Я выключаю мобильник и бросаю его как можно дальше, насколько хватает сил. Телефон падает бесшумно, исчезает где-то в пространстве.
Стоп-кадр.
Волны, ямы, водовороты, пылающие отсветы на воде — океанское тело, напоенное солнцем, борется из последних сил, но тень мрака надвигается неумолимо, цепляется за песок, наступает и, ощутив под собой твердую почву, утверждает свое господство.
Я выхожу из воды и возвращаюсь к Годзилле.
Он уже раскрыл ноутбук у себя на коленях. Я сажусь рядом. На дисплее появляется план парка развлечений. На нем мигает какая-то горящая точка.
«Что это?»
Годзилла движением головы и указывает в сторону реального луна-парка.
«Это то, куда мы идем. Точка отсчета. Билет в один конец. Поезд привидений».

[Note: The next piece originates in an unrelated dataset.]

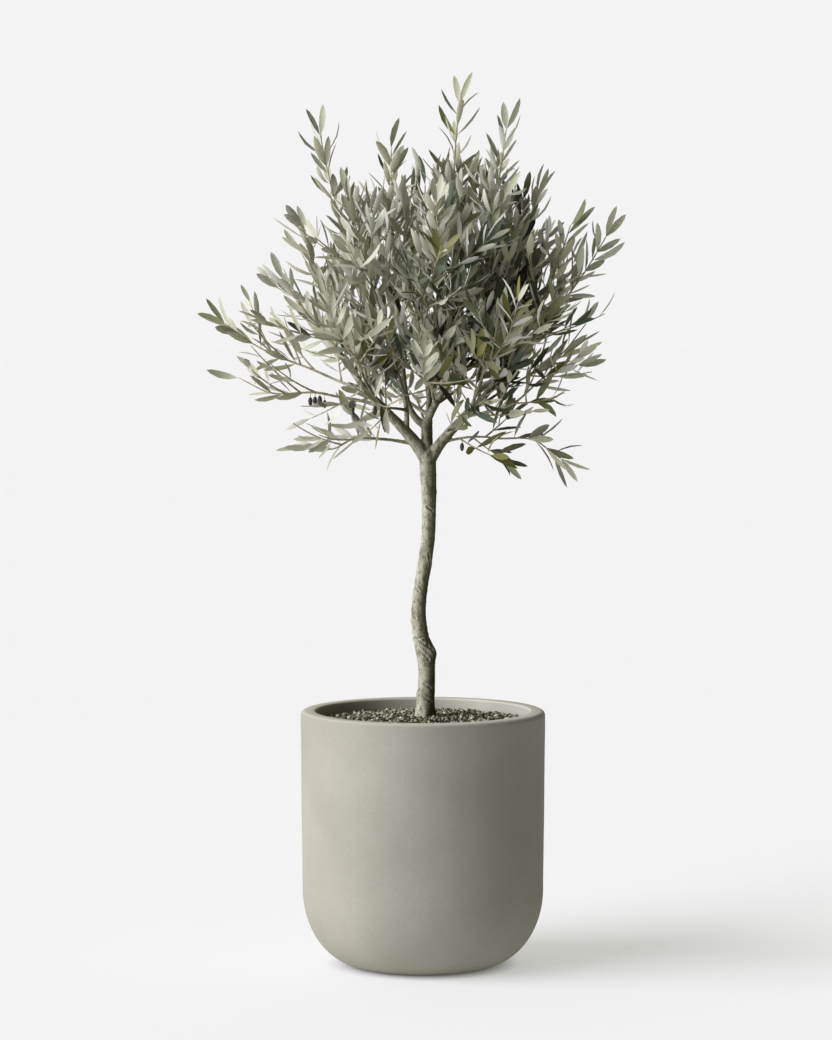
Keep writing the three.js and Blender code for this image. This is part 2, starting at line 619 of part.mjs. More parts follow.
const olive = new THREE.Group();
addMesh(olive, 'pot', potGeometry(), FINISHES.pot);
addMesh(olive, 'soil', soilGeometry(), FINISHES.soil);

const limbs = growLimbs();
for (const { name, solid } of limbs) {
  addMesh(olive, name, geometryFrom(solid), FINISHES.bark);
}

const masses = placeMasses(limbs);
for (const mass of masses) {
  addMesh(olive, mass.name, geometryFrom(massSolid(mass, masses, limbs)), FINISHES.foliage);
}

export default olive;
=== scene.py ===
# %% [markdown]
# # A young olive tree in a round-footed planter
#
# The solid model gives every size: the planter, its fill of gritty soil, the trunk, seven boughs,
# twenty-one branches and twenty-seven masses of foliage. This lesson dresses that model. Each cell makes
# one piece or one finish of the real plant, and says why it is made that way. Lengths in the tables are
# millimetres, as a nursery would measure them, and MM turns them into Blender's metres.

# %% Load the solid model
import math
from collections import namedtuple

import bmesh
import bpy
import numpy as np
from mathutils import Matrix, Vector, noise


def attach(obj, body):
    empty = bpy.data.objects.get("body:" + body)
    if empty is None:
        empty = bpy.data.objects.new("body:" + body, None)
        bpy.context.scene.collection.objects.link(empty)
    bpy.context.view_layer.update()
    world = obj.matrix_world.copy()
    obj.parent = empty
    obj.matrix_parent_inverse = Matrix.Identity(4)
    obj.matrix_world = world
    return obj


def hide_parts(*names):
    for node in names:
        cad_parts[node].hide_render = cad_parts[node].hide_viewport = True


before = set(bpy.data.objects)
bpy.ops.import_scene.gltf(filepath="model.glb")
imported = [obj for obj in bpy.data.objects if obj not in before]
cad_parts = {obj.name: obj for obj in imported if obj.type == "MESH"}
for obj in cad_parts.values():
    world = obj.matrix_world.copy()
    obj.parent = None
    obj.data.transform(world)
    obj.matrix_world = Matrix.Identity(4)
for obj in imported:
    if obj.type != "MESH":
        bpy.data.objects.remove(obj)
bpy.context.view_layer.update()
MM = 0.001
CLEARANCE = 0.3

# %% [markdown]
# ## Camera
#
# A long lens, 6.7 m away and just above the middle of the crown, looks slightly down. From there the
# planter's rim is a thin ellipse, and its walls are almost parallel.

# %% Camera
EYE = Vector((-0.0128, -6.722, 1.258))
LOOKING_DOWN = 0.065
LENS = 127.1
camera = bpy.data.objects.new("camera", bpy.data.cameras.new("camera"))
camera.data.lens = LENS
camera.location = EYE
camera.rotation_euler = (math.pi / 2 - LOOKING_DOWN, 0, 0)
bpy.context.scene.collection.objects.link(camera)
bpy.context.scene.camera = camera
bpy.context.scene.view_settings.view_transform = "Standard"
print("camera:", tuple(camera.location), "lens", camera.data.lens)

# %% [markdown]
# ## Finishes as recipes
#
# A finish is worked out in nodes. `Wire` wraps the socket that carries a value, so that sums read as
# sums. `Nodes` adds any other node from its type, its settings and the values of its sockets, and
# `Finish` is the nodes of one material, which end in a Principled shader.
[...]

«О’кей, — говорю я, — все ясно».
Стоп-кадр.
Я сам с компьютером в руках.
«А что мне с ним делать?»
«Что хочешь?»
Я беру портативную персоналку подмышку, потом сажусь по-турецки, открываю комп. План каруселей. «Вы хотите выйти из приложения?» — «Да».
Программа закрывается, как будто улетучивается. На рабочем столе несколько файлов с играми в формате МП3. Я прислоняюсь спиной к стене волнореза. Одна игра активируется, только одна в доступе: «Кирпичики». Дурацкая игра.
Стоп-кадр.
У меня очень ловкие пальцы, я шустрый. Маленький электронный шарик цвета
Каждый кирпичик… каждый кирпичик является целью моей ювелирной атаки…

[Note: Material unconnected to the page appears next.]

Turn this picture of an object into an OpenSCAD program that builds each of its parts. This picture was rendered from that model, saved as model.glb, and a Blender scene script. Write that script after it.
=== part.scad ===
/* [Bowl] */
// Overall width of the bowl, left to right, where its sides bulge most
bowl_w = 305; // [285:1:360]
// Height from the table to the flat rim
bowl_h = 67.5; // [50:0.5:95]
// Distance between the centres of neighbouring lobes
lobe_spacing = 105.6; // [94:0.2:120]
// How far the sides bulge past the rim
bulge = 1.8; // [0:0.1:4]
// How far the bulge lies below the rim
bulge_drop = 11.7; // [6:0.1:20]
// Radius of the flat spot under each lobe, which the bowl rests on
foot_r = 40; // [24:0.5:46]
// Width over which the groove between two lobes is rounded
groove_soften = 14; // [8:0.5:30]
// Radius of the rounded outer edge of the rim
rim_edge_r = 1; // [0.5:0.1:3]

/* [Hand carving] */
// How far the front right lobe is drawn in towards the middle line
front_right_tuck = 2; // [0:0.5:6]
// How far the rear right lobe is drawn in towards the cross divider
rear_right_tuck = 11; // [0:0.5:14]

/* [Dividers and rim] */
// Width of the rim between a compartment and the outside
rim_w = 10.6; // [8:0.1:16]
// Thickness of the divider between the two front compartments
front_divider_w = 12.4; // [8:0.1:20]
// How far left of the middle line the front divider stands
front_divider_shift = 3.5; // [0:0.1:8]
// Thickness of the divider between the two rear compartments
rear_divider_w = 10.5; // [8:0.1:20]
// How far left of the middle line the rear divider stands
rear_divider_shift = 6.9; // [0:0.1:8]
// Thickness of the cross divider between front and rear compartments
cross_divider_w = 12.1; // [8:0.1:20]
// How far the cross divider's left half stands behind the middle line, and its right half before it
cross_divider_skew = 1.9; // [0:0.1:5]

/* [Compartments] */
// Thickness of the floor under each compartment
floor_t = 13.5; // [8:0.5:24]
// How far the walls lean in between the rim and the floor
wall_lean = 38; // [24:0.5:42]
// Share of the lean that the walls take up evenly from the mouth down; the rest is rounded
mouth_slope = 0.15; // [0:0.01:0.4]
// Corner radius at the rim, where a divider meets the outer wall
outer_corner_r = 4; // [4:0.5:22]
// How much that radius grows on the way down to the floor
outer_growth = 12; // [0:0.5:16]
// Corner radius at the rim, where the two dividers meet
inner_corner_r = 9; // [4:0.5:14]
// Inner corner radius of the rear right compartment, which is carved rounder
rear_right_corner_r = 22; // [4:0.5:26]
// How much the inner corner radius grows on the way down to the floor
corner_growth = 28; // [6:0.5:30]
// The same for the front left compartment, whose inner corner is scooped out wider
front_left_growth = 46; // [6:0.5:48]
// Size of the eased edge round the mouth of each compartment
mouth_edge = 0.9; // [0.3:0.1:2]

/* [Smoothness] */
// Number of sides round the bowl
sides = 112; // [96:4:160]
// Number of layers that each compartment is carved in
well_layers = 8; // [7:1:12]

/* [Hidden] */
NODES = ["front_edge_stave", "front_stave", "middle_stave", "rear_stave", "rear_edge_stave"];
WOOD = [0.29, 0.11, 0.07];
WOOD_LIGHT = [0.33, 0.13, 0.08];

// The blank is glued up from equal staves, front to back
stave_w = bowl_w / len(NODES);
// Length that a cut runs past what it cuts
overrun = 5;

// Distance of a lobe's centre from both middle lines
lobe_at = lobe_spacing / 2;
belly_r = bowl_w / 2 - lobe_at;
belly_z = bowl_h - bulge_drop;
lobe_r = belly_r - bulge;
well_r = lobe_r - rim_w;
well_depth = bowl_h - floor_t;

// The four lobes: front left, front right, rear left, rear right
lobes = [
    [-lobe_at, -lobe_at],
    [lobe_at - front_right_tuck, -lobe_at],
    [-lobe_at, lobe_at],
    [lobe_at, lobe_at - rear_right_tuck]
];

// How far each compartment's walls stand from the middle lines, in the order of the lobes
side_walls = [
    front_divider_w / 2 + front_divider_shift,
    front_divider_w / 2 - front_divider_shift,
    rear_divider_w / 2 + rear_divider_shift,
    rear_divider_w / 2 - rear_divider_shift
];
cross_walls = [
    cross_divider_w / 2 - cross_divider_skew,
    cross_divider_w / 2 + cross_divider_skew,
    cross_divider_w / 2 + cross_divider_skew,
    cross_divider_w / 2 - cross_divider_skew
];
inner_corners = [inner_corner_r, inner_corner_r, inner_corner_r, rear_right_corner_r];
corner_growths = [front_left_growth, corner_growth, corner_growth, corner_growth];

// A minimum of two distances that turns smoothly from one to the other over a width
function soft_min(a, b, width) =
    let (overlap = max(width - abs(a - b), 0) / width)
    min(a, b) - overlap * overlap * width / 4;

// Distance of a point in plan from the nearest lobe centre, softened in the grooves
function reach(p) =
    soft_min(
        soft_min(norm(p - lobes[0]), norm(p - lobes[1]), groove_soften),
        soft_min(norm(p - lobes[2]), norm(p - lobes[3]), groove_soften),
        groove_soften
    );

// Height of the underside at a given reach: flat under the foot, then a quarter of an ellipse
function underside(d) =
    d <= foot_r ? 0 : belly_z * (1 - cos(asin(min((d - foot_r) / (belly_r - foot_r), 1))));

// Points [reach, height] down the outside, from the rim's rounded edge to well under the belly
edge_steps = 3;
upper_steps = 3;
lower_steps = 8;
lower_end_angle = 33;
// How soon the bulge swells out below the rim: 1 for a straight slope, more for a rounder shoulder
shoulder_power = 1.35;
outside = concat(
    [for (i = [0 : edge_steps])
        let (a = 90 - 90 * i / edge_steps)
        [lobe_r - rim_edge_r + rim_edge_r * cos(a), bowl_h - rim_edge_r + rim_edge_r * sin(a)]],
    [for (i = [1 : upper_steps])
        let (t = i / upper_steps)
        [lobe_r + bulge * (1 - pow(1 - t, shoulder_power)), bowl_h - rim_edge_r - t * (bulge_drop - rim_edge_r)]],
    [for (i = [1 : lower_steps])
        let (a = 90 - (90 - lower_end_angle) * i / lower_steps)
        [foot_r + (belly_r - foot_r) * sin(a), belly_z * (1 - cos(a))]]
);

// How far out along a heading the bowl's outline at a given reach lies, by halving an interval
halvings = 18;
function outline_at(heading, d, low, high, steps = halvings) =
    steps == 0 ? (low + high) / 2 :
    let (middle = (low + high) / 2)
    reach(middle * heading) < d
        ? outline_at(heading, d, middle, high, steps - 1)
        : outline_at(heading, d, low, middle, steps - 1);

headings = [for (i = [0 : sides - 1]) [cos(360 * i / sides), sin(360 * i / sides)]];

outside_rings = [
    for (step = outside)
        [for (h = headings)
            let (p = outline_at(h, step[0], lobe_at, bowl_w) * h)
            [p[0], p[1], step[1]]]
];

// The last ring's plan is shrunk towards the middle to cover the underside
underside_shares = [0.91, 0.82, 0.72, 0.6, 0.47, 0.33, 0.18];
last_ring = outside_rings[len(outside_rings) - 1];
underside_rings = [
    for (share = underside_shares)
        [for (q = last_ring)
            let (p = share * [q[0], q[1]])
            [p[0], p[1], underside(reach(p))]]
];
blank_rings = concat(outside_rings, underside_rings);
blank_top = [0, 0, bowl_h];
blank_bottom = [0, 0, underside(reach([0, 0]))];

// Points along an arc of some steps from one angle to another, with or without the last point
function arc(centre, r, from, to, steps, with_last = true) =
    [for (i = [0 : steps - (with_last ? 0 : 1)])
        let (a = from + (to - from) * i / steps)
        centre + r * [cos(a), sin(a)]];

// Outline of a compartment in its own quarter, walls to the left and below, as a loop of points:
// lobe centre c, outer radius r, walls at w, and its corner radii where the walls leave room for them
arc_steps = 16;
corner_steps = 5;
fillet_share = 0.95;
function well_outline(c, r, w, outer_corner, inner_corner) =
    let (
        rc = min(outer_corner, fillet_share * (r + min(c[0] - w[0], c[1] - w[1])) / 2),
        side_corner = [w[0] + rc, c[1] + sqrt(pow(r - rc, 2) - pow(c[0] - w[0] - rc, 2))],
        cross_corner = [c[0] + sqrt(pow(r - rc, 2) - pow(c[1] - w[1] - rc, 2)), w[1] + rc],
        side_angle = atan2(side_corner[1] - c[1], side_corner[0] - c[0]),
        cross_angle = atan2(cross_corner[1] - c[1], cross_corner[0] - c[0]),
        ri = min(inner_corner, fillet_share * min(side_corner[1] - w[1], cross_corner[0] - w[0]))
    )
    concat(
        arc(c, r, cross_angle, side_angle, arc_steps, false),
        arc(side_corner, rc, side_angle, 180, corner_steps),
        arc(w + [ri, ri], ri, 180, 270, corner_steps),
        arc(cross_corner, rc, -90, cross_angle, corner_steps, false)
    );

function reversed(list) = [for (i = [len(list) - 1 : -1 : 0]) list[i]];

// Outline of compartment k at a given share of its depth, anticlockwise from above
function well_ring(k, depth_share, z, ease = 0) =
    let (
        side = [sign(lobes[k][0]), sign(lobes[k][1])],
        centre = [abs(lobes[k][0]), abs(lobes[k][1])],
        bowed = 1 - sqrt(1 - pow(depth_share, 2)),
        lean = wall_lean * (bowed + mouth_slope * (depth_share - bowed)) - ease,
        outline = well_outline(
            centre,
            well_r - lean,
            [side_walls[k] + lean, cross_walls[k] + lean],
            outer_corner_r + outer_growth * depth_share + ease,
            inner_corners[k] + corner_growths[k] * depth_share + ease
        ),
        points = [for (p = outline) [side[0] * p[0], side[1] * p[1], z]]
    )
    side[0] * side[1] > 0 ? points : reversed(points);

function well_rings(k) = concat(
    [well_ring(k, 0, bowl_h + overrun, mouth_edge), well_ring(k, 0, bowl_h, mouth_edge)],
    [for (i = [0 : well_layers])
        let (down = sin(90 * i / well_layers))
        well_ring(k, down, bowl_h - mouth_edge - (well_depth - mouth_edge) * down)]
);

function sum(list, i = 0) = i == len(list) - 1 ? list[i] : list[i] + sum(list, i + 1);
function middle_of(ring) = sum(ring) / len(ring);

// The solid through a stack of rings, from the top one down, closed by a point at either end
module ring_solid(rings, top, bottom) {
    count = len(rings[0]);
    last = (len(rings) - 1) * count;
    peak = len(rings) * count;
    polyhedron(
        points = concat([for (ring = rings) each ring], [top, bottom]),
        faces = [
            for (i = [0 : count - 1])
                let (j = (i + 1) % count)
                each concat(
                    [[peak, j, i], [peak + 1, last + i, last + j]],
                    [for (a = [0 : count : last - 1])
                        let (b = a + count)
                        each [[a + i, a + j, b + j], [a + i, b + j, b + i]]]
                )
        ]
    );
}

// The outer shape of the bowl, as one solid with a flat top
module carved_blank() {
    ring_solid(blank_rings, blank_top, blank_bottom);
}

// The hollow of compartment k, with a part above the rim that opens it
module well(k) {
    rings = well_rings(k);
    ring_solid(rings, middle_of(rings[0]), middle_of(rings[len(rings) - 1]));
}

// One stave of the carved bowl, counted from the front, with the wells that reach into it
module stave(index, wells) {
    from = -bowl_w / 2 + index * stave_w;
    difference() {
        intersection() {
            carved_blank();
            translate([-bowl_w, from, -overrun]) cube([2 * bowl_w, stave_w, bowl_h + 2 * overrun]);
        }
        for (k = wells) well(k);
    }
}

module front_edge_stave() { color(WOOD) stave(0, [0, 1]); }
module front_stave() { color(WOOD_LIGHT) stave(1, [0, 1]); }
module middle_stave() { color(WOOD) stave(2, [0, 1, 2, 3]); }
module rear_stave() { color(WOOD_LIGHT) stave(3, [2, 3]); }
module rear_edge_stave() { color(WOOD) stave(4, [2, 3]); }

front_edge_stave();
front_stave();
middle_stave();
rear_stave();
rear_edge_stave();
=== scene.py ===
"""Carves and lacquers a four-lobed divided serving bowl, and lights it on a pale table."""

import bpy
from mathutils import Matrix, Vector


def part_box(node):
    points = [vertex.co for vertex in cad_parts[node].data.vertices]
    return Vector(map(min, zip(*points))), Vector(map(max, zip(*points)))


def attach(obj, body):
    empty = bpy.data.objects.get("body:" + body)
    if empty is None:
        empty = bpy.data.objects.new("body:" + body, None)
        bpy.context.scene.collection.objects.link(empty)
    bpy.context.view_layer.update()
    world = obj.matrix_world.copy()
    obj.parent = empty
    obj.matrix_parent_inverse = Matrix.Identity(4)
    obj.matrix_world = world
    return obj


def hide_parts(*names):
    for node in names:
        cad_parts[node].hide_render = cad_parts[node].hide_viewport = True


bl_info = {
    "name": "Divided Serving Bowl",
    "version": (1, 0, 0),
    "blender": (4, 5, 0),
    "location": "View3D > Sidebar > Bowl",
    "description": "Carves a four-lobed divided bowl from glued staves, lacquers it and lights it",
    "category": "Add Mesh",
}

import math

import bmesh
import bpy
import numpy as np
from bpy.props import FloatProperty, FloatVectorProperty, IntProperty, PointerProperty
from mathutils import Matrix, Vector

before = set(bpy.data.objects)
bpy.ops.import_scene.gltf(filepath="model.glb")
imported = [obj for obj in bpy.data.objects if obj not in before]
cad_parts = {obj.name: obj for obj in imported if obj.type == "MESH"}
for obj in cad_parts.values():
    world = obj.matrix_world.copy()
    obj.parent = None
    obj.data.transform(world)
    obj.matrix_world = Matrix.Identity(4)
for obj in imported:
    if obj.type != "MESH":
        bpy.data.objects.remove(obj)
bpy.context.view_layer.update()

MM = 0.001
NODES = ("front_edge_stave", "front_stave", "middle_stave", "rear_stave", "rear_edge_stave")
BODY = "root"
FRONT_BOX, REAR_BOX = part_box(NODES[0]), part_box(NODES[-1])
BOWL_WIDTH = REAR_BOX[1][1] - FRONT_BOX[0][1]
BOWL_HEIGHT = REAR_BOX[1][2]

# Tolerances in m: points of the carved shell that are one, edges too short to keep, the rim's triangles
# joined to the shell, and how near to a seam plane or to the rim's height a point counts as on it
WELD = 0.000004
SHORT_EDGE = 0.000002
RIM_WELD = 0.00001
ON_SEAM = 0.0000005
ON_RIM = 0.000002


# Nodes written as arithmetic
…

Каждый кирпичик — это последний кирпич в крепостной стене, которая защищает меня ото сна. Моя защита тает на глазах. Стенки трескаются, крошатся, рассыпаются, как огни победного салюта. Шарик издает удовлетворенный победный писк. Мои ресницы слипаются. Годзилла не шелохнется. Даже когда я покачиваюсь и валюсь на бок, а мои обессиленные руки падают на песок.
Другой сон
Я просыпаюсь. У меня старая ссохшаяся кожа. Серая, потертая. Мое дыхание — дыхание вулкана, я пахну пеплом, раскаленными камнями, лавой. Я — динозавр. Я — анкилозавр.

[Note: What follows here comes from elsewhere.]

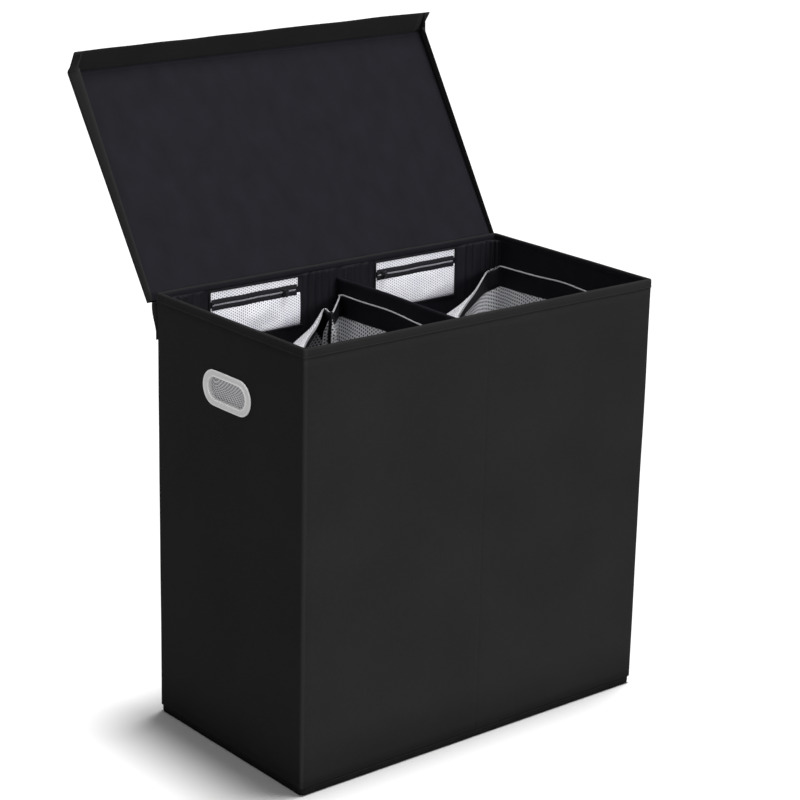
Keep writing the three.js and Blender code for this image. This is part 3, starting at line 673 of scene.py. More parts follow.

Мама приносит мне микстуру.
«Что со мной?» — спрашиваю я у мамы.
«Ш-ш, — она подносит палец к губам, — тише. — Затем она гладит меня по голове и отвечает: — Ничего страшного. Мы с папой рядом, чтобы быть с тобой. Чтобы помочь тебе. Мы всегда рядом. Мы очень сильно любим тебя, ты знаешь об этом?»
Я киваю в ответ.
У меня в комнате работает телевизор. На экране кадры жутких катастроф, разрушений, окровавленный строительный мусор, раненый репортер с микрофоном в руке объясняет, что городские власти потеряли контроль над ситуацией — Годзилла в городе.
У моего изголовья стоят заплаканные люди. Бывшие преподаватели, одноклассники. Какая-то девочка нежно улыбается — это улыбка сострадания. Она шепчет, что снова придет навестить меня. Что со мной надо просто поговорить. «Мир глух, никто не слышит тебя». Бледные всполохи огня заставляют содрогнуться дневной свет. «Понимаешь?»
Я отрицательно трясу головой.
На смену школьнице приходит отец. У него в руках ведро, лопата и грабли. «Как только ты поправишься, мы пойдем с тобой восстанавливать разрушенные дома и строить новые, — говорит он. — Пойдешь?»
«Пойду».
Я показываю пальцем на телевизор.
«Что будет, если Годзилла разрушит весь мир?»
«Годзилла никогда не разрушит весь мир», — возражает голос учителя за моей спиной.
Я оборачиваюсь: на преподе футболка с надписью «Where are you, Franz?». Он говорит: «Это мир разрушит Годзиллу. В конце концов всегда побеждает мир, разве вы не знаете об этом? Сериал про Годзиллу будет остановлен. Больше фильмов снимать не будут. Я ставлю вам девять баллов по двадцатибалльной шкале. Но знайте, что это только за посещаемость».
Девять баллов из двадцати необходимых! Так я не перейду в выпускной класс.
«Нужно просто больше заниматься, — шепчет мне мама, — нужно просто, чтобы ты проснулся».
Я открываю глаза. Надо мной склонился Годзилла.
«Ну же, давай, вставай!» — требует он.
В машинах, следующих в направлении Швейцарии, никого нет
«Я много пережил, — рассказывает Годзилла, — я был в таких местах, о которых ты даже представления не имеешь».